* Start Data provided *

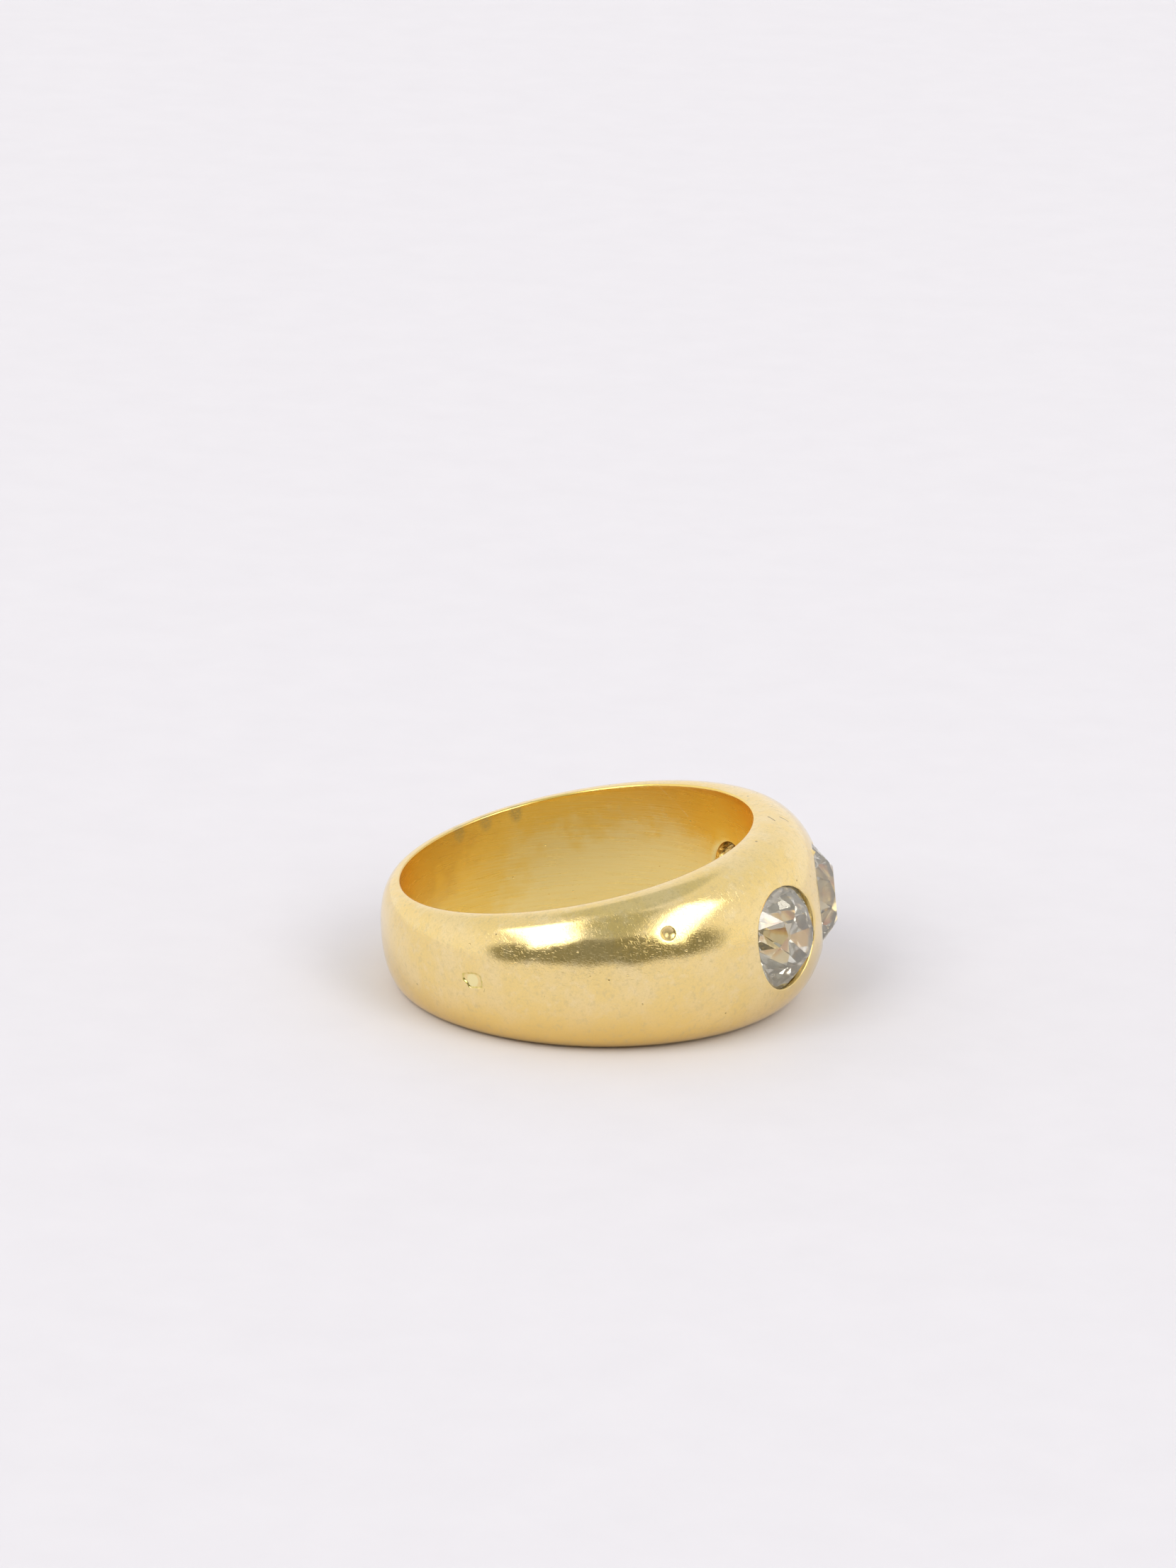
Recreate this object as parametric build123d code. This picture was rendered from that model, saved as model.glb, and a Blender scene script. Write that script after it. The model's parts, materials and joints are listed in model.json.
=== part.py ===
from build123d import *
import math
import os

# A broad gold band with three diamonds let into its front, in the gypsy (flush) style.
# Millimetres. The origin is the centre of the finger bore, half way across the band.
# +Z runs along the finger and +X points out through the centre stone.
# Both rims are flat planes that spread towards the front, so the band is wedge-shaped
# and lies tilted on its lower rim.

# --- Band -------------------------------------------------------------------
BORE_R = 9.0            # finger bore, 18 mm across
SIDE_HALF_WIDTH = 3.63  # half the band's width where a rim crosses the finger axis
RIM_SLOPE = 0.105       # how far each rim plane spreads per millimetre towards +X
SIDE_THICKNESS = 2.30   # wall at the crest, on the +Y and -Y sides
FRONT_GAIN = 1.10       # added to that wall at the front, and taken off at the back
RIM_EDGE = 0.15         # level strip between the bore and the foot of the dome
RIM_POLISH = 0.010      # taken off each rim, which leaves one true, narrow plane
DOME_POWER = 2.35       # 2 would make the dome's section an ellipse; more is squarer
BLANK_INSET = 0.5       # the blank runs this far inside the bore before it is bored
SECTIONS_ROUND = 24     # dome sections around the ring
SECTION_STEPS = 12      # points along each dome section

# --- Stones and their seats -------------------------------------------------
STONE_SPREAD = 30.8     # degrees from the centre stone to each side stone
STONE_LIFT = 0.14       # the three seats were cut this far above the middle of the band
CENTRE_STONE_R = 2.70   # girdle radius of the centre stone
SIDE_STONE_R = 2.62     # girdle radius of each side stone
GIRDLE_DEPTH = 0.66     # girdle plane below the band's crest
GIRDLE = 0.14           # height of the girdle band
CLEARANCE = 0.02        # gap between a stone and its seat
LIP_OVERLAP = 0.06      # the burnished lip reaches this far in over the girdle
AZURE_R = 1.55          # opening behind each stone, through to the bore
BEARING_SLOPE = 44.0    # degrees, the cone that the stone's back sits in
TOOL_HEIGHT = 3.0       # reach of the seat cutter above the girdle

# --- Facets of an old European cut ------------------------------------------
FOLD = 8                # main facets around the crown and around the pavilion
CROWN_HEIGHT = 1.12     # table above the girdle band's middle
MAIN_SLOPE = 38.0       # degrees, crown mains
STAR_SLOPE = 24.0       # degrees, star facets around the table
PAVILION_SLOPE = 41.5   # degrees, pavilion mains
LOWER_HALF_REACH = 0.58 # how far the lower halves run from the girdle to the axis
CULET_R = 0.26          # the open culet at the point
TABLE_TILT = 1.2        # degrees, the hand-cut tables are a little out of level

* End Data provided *
* Start Data provided *

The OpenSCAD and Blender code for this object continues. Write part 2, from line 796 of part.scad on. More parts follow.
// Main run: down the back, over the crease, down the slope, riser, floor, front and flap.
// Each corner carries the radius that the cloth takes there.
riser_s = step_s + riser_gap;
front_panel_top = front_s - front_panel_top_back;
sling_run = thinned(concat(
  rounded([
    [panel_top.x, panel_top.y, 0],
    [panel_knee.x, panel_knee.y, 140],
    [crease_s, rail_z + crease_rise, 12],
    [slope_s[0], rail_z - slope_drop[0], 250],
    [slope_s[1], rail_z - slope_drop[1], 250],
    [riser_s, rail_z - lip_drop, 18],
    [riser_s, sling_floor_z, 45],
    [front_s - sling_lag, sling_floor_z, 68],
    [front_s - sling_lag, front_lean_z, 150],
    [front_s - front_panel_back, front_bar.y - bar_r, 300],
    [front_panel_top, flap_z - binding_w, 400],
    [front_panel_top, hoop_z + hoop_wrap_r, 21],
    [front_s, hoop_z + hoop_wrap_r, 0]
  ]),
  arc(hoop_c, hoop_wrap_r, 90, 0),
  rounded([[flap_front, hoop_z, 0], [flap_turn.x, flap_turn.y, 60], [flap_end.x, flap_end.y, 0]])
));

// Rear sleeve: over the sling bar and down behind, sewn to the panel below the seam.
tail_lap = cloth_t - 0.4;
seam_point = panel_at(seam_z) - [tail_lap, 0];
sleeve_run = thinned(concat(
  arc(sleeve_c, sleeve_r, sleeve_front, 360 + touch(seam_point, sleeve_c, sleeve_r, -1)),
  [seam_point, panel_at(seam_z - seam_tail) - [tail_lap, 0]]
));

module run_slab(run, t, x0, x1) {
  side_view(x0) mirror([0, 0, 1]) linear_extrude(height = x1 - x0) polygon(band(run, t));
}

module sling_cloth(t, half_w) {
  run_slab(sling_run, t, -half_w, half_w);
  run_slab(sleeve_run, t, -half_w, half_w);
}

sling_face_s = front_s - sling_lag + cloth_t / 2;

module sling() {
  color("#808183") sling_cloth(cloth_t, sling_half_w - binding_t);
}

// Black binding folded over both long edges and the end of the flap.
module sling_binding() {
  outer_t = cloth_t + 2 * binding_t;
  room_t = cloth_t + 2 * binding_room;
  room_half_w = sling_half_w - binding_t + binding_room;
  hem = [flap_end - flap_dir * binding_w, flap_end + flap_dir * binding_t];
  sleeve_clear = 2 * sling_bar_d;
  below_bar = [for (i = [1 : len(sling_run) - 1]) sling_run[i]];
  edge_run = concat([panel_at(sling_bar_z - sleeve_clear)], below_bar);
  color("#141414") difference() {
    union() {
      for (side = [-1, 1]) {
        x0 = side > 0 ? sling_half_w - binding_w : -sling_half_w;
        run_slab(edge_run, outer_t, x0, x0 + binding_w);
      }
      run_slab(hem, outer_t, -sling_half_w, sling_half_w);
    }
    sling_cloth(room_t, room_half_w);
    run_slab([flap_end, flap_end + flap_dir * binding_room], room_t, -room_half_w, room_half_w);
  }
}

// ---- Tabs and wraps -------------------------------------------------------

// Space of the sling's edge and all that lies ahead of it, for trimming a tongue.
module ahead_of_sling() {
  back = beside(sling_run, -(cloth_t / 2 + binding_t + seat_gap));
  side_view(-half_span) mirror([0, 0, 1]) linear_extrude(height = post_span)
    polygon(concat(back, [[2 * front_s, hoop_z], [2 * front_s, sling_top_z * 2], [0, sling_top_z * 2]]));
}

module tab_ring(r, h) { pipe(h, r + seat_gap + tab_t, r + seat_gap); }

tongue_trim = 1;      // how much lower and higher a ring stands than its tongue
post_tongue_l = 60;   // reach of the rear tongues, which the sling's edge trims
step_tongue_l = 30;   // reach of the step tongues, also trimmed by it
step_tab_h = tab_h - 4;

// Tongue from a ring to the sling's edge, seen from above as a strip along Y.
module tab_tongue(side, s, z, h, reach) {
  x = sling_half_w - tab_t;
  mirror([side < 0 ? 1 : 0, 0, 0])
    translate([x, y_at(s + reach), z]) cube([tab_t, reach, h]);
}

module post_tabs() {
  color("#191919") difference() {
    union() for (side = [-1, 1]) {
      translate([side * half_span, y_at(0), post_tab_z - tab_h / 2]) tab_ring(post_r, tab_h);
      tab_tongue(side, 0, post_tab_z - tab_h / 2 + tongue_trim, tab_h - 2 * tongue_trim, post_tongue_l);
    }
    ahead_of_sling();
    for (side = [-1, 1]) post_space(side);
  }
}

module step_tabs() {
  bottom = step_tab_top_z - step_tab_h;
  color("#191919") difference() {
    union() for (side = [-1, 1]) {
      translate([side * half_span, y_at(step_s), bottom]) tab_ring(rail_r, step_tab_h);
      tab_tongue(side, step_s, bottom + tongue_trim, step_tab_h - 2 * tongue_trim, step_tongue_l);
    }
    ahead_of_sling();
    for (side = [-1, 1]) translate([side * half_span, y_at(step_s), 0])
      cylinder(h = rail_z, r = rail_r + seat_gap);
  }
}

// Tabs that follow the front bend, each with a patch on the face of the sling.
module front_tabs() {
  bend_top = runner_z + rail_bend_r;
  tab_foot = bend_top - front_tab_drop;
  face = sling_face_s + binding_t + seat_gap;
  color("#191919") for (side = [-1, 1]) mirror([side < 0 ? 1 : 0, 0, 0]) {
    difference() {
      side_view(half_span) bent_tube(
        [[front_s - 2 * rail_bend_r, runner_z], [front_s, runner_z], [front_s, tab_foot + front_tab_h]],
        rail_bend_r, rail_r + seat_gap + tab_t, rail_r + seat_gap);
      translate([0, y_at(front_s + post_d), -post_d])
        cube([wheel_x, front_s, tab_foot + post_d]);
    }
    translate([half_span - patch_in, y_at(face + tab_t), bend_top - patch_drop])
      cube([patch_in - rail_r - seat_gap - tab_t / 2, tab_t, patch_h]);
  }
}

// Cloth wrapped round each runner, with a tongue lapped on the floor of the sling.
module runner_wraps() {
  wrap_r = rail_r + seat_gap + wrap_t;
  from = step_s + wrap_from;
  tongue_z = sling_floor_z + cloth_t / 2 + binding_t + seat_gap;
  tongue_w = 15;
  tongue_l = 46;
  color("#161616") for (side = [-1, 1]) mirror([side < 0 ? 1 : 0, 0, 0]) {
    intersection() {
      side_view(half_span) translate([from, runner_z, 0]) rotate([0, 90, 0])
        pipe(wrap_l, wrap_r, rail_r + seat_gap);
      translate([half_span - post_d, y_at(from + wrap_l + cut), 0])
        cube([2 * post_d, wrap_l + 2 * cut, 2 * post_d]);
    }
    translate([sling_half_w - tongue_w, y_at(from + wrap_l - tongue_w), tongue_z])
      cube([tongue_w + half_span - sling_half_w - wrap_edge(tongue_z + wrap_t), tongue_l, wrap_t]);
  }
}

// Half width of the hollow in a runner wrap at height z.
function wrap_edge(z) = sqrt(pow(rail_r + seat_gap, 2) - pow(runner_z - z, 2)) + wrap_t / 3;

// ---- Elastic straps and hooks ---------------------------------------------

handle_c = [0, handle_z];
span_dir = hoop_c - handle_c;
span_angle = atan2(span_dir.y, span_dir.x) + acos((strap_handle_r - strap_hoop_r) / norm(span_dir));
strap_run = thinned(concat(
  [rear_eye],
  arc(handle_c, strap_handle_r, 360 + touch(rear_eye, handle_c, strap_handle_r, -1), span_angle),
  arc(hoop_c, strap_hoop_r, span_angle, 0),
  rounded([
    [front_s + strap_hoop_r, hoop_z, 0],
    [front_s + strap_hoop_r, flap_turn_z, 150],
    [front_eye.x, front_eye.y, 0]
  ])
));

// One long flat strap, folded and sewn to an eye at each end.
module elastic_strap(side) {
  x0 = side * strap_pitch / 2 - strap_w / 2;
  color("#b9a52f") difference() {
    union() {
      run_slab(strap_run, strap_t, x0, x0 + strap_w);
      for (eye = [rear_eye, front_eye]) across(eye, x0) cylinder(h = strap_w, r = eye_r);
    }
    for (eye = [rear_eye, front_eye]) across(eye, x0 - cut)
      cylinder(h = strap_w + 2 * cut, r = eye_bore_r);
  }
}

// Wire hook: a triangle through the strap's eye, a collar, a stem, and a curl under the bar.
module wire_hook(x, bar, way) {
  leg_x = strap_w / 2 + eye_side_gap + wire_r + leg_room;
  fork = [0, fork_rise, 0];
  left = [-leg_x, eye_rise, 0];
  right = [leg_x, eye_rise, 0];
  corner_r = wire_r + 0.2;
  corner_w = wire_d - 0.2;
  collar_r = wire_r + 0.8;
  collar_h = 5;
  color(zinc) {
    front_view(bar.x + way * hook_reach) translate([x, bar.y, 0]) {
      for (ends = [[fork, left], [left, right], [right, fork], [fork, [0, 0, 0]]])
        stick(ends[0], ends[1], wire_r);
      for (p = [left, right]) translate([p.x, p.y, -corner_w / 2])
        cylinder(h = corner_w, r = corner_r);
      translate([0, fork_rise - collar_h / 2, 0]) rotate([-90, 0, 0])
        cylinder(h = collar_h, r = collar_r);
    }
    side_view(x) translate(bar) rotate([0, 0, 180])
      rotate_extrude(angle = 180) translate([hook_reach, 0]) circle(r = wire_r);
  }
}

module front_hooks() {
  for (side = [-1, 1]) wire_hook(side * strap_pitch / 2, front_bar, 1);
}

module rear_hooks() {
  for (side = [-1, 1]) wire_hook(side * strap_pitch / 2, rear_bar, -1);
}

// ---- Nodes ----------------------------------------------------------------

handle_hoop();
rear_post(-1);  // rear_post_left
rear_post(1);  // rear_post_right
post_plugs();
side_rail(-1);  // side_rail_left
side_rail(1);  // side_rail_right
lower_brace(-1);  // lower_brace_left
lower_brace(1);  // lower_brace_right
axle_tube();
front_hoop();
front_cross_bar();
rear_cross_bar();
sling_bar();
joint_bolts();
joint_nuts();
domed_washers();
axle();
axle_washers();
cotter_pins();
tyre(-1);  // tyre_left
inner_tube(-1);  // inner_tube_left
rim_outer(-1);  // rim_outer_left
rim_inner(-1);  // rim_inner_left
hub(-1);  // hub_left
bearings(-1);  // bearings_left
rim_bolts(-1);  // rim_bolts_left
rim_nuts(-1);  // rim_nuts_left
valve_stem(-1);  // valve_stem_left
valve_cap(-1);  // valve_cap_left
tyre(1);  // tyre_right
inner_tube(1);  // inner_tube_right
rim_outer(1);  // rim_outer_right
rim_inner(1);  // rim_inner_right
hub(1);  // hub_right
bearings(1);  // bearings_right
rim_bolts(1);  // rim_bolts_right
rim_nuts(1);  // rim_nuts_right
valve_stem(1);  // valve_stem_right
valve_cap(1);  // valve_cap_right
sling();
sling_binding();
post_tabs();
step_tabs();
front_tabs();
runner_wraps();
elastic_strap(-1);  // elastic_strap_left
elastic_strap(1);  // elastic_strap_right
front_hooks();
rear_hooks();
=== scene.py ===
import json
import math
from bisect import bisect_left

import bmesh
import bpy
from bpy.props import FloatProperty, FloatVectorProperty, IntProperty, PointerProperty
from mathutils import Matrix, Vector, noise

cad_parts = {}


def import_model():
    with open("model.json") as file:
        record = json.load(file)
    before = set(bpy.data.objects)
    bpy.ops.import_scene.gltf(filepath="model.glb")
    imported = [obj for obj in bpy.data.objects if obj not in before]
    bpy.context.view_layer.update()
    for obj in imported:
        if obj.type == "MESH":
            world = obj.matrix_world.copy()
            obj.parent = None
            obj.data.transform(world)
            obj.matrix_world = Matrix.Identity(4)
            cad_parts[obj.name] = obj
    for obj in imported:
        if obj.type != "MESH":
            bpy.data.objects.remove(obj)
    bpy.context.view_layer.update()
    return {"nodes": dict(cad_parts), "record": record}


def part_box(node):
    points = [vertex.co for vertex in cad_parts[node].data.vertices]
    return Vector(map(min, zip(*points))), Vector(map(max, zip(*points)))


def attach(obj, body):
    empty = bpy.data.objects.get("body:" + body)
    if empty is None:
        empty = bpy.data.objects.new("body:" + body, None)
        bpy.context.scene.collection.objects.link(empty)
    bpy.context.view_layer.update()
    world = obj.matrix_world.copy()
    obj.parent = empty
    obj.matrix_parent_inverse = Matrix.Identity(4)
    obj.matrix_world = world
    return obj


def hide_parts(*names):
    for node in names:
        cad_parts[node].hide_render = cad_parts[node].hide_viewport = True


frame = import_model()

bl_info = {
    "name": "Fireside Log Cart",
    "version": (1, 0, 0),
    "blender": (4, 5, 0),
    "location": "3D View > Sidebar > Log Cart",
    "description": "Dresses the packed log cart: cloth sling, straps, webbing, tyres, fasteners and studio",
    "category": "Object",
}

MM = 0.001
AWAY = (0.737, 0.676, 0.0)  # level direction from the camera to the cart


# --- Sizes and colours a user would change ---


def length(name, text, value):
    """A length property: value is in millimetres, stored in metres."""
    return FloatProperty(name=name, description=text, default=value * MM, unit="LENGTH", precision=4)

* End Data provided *

__Exercise objective__: Only the lines running from the line with "sling_binding();" through the line with "frame = import_model()" should be repeated, exactly and with both ends kept.

__Response__:
sling_binding();
post_tabs();
step_tabs();
front_tabs();
runner_wraps();
elastic_strap(-1);  // elastic_strap_left
elastic_strap(1);  // elastic_strap_right
front_hooks();
rear_hooks();
=== scene.py ===
import json
import math
from bisect import bisect_left

import bmesh
import bpy
from bpy.props import FloatProperty, FloatVectorProperty, IntProperty, PointerProperty
from mathutils import Matrix, Vector, noise

cad_parts = {}


def import_model():
    with open("model.json") as file:
        record = json.load(file)
    before = set(bpy.data.objects)
    bpy.ops.import_scene.gltf(filepath="model.glb")
    imported = [obj for obj in bpy.data.objects if obj not in before]
    bpy.context.view_layer.update()
    for obj in imported:
        if obj.type == "MESH":
            world = obj.matrix_world.copy()
            obj.parent = None
            obj.data.transform(world)
            obj.matrix_world = Matrix.Identity(4)
            cad_parts[obj.name] = obj
    for obj in imported:
        if obj.type != "MESH":
            bpy.data.objects.remove(obj)
    bpy.context.view_layer.update()
    return {"nodes": dict(cad_parts), "record": record}


def part_box(node):
    points = [vertex.co for vertex in cad_parts[node].data.vertices]
    return Vector(map(min, zip(*points))), Vector(map(max, zip(*points)))


def attach(obj, body):
    empty = bpy.data.objects.get("body:" + body)
    if empty is None:
        empty = bpy.data.objects.new("body:" + body, None)
        bpy.context.scene.collection.objects.link(empty)
    bpy.context.view_layer.update()
    world = obj.matrix_world.copy()
    obj.parent = empty
    obj.matrix_parent_inverse = Matrix.Identity(4)
    obj.matrix_world = world
    return obj


def hide_parts(*names):
    for node in names:
        cad_parts[node].hide_render = cad_parts[node].hide_viewport = True


frame = import_model()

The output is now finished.